In the adjacent kitchen, heavily veined Royal Danby marble enlivens the backsplash and spills off the ends of both the appliance counter and the island. A custom range hood combines brushed stainless-steel panels with polished strapping that references the room’s trim details. Alongside the kitchen is the wife’s home office and a homework room for the couple’s three kids, separated by a glass wall.
A more luxurious working environment is found in the library at the opposite end of the entry hall. “Here, we wanted to do something special and rich,” says Morgan Harrison, who took her design cues from a blue and gray cowhide rug crisscrossed with silver studs. Bookcases pick up the palette with a coating of super-glossy gray paint. Light from a skylight streams through the two-story space, and a second-floor balcony stocks the children’s favorite titles just a few feet from their bedrooms.

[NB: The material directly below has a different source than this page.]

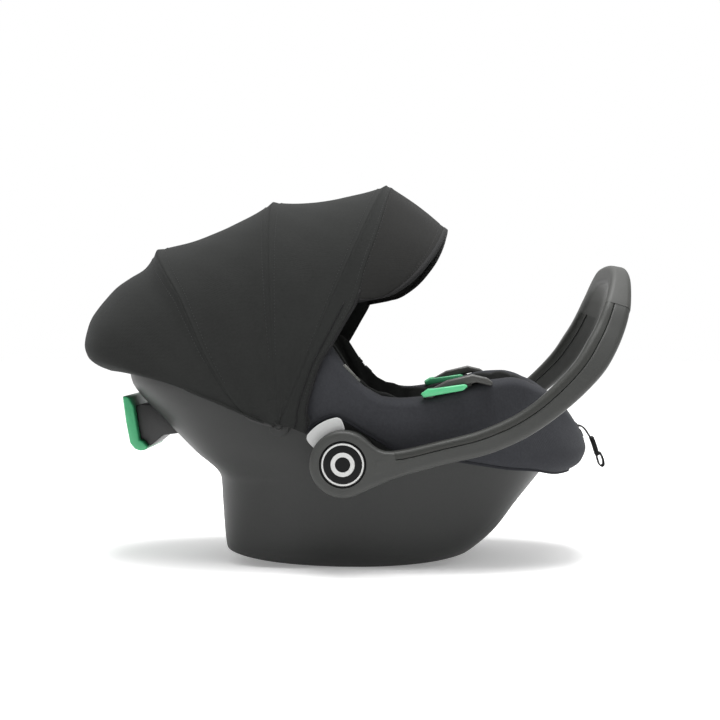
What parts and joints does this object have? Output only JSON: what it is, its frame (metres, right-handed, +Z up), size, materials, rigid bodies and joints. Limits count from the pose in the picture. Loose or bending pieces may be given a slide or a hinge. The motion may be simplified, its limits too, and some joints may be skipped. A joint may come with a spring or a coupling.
{
  "type": "infant car seat",
  "caption": "Rearward infant car seat: rocker shell with padded cover, swinging carry handle, folding three-bow canopy with visor, headrest, harness and belt guides.",
  "frame": {"origin": "lowest point of the rocker under the shell, on the floor, on the middle plane", "axes": "+X towards the child's feet and the front lip, +Y to the child's left, +Z up"},
  "size_m": [0.6604, 0.44, 0.4579],
  "materials": {
    "shell_plastic": "satin, fine moulded grain",
    "liner_foam": "expanded foam bead skin",
    "cover_fabric": "soft knit jersey",
    "pad_fabric": "quilted knit",
    "canopy_fabric": "fine plain weave",
    "black_plastic": "satin",
    "steel": "satin zinc",
    "handle_plastic": "fine moulded grain",
    "handle_dark": "fine moulded grain",
    "grip_rubber": "soft touch",
    "cap_black": "semi gloss",
    "release_grey": "fine moulded grain",
    "guide_grey": "fine moulded grain",
    "guide_green": "satin",
    "webbing": "ribbed webbing",
    "buckle_plastic": "satin",
    "button_red": "satin"
  },
  "bodies": {
    "seat": {"shell": "shell_plastic", "base_bar_rear": "steel", "base_bar_front": "steel", "impact_liner": "liner_foam", "seat_cover": "cover_fabric", "lap_guide_right": "guide_grey", "lap_guide_insert_right": "guide_green", "lap_guide_left": "guide_grey", "lap_guide_insert_left": "guide_green", "seat_pad": "pad_fabric", "back_pad": "pad_fabric", "side_bolster_right": "pad_fabric", "side_bolster_left": "pad_fabric", "buckle_body": "buckle_plastic", "buckle_tongue_right": "steel", "shoulder_strap_right": "webbing", "shoulder_pad_right": "pad_fabric", "buckle_tongue_left": "steel", "shoulder_strap_left": "webbing", "shoulder_pad_left": "pad_fabric", "crotch_strap": "webbing", "crotch_pad": "pad_fabric", "adjuster_housing": "buckle_plastic", "adjuster_strap": "webbing", "shoulder_belt_guide": "guide_green", "belt_guide_bracket": "black_plastic", "hub_base_right": "guide_grey", "handle_axle_right": "steel", "release_spring_right": "steel", "hub_base_left": "guide_grey", "handle_axle_left": "steel", "release_spring_left": "steel", "canopy_bracket_right": "black_plastic", "canopy_bracket_left": "black_plastic", "canopy_back_panel": "canopy_fabric", "rim_tab_right": "release_grey", "rim_tab_left": "release_grey"},
    "carry_handle": {"handle_frame": "handle_plastic", "handle_grip": "grip_rubber", "handle_cover_right": "handle_dark", "handle_cover_left": "handle_dark", "lock_ring_right": "steel", "lock_ring_left": "steel", "hub_cap_right": "cap_black", "hub_cap_left": "cap_black"},
    "release_right": {"release_button_right": "release_grey"},
    "release_left": {"release_button_left": "release_grey"},
    "bow_rear": {"rear_bow": "black_plastic", "canopy_rear_panel": "canopy_fabric"},
    "bow_middle": {"middle_bow": "black_plastic", "canopy_front_panel": "canopy_fabric"},
    "bow_front": {"front_bow": "black_plastic", "canopy_front_band": "canopy_fabric"},
    "visor": {"visor_panel": "canopy_fabric", "visor_wire": "steel"},
    "headrest": {"headrest_board": "black_plastic", "headrest_pad": "pad_fabric"},
    "buckle_press": {"buckle_button": "button_red"},
    "adjuster_press": {"adjuster_button": "buckle_plastic"}
  },
  "joints": [
    {"name": "handle_swing", "type": "hinge", "parent": "seat", "child": "carry_handle", "pos_m": [-0.005, 0, 0.13], "axis": [0, -1, 0], "range_deg": [-40, 62]},
    {"name": "release_press_right", "type": "slide", "parent": "seat", "child": "release_right", "axis": [0.515, 0, -0.8572], "range_m": [0, 0.005], "stiffness_N_per_m": 600, "deforming": ["release_spring_right"]},
    {"name": "release_press_left", "type": "slide", "parent": "seat", "child": "release_left", "axis": [0.515, 0, -0.8572], "range_m": [0, 0.005], "stiffness_N_per_m": 600, "deforming": ["release_spring_left"]},
    {"name": "canopy_rear_fold", "type": "hinge", "parent": "seat", "child": "bow_rear", "pos_m": [-0.08, 0, 0.171], "axis": [0, -1, 0], "range_deg": [0, 16], "deforming": ["canopy_back_panel"]},
    {"name": "canopy_middle_fold", "type": "hinge", "parent": "bow_rear", "child": "bow_middle", "pos_m": [-0.08, 0, 0.171], "axis": [0, -1, 0], "range_deg": [0, 28], "deforming": ["canopy_rear_panel"]},
    {"name": "canopy_front_fold", "type": "hinge", "parent": "bow_middle", "child": "bow_front", "pos_m": [-0.08, 0, 0.171], "axis": [0, -1, 0], "range_deg": [0, 22.4], "deforming": ["canopy_front_panel"]},
    {"name": "visor_flip", "type": "hinge", "parent": "bow_front", "child": "visor", "pos_m": [0.008, 0, 0.313], "axis": [0, -1, 0], "range_deg": [0, 25], "deforming": ["visor_panel"]},
    {"name": "headrest_slide", "type": "slide", "parent": "seat", "child": "headrest", "axis": [-0.685, 0, 0.7285], "range_m": [0, 0.04]},
    {"name": "buckle_release", "type": "slide", "parent": "seat", "child": "buckle_press", "axis": [-0.392, 0, -0.92], "range_m": [0, 0.0025], "stiffness_N_per_m": 1500},
    {"name": "adjuster_release", "type": "slide", "parent": "seat", "child": "adjuster_press", "axis": [-0.9121, 0, -0.41], "range_m": [0, 0.0025], "stiffness_N_per_m": 1500}
  ],
  "couplings": [
    {"joint": "canopy_middle_fold", "follows": "canopy_rear_fold", "ratio": 1.75},
    {"joint": "canopy_front_fold", "follows": "canopy_rear_fold", "ratio": 1.4}
  ]
}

Based on a photograph the husband once saw, the library is a memorable space by any measure, but it’s not the most striking feature of this project, Morgan Harrison says. What sticks with her is the couple’s open-mindedness and willingness to bend to accommodate each other’s sensibility. “They had this really fabulous and healthy attitude of enjoying the process and feeling fortunate that they could do this,” she says. “They took more risks than other homeowners, and I think the house shows that.”
And what about the risk involved in creating that balance in a new home?
The wife does not hesitate in her answer. “I would love to build again,” she says.